As for the expulsion of Bantu Holomisa from Parliament and the party, her only criticism is that the ANC allowed him to shape public perception of what was happening. “We have some pretty juicy things we could say about his past, which are pretty scandalous, but we accepted that what was in people’s past was in the past. We did not want to hurt his family.”

Whatever she says about leaving the political theatre, Carolus is a consummate life-long politician. She began as a 13- year-old in high school in Cape Town when she joined a multi-racial organisation called the National Youth Action. “Some of us broke away and formed the black consciousness high school movement.”

Her parents (mother was a nurse’s aide and father a printer’s assistant) were not political, but they shaped her values by giving “me and my three sisters confidence.”

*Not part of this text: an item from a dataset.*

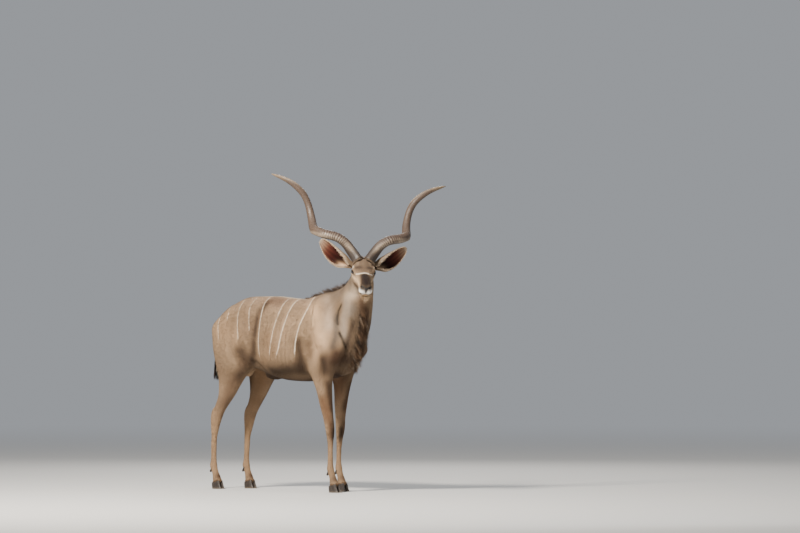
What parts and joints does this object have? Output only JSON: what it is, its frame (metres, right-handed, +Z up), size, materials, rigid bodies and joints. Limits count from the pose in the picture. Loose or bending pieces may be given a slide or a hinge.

Carolus wrote poems and short stories about life until her early 20s. She did a BA in law at the University of the Western Cape “then decided I wanted to teach, in an idealistic kind of way”. She taught in schools on the Cape Flats between 1979 and 1983, then became full-time United Democratic Front secretary. “I did not get involved in politics, it got involved in my life.

“There was no other way in which I could retain my sense of dignity without fighting back.”

But she would have preferred to have been a singer or an actress, “something creative and which would allow me to express myself,” she says. “I’m quite flamboyant.”

It was a natural acting ability which allowed her to operate as an activist for many years, using a variety of disguises – including occasionally dressing like a man. She refused to go into exile. “I love my country and did not want to leave. I thought apartheid would last forever, so if I would have to leave for more than 20 years, no way. My soul and everything was here.”

This is Carolus the idealist who wanted to uphold the purity of a grassroots-led ANC. But choosing to remain in South Africa appears to have contributed to her stagnating in the party. That and her decision to be labelled a Cyrilite at a time when the exiles are in ascendancy.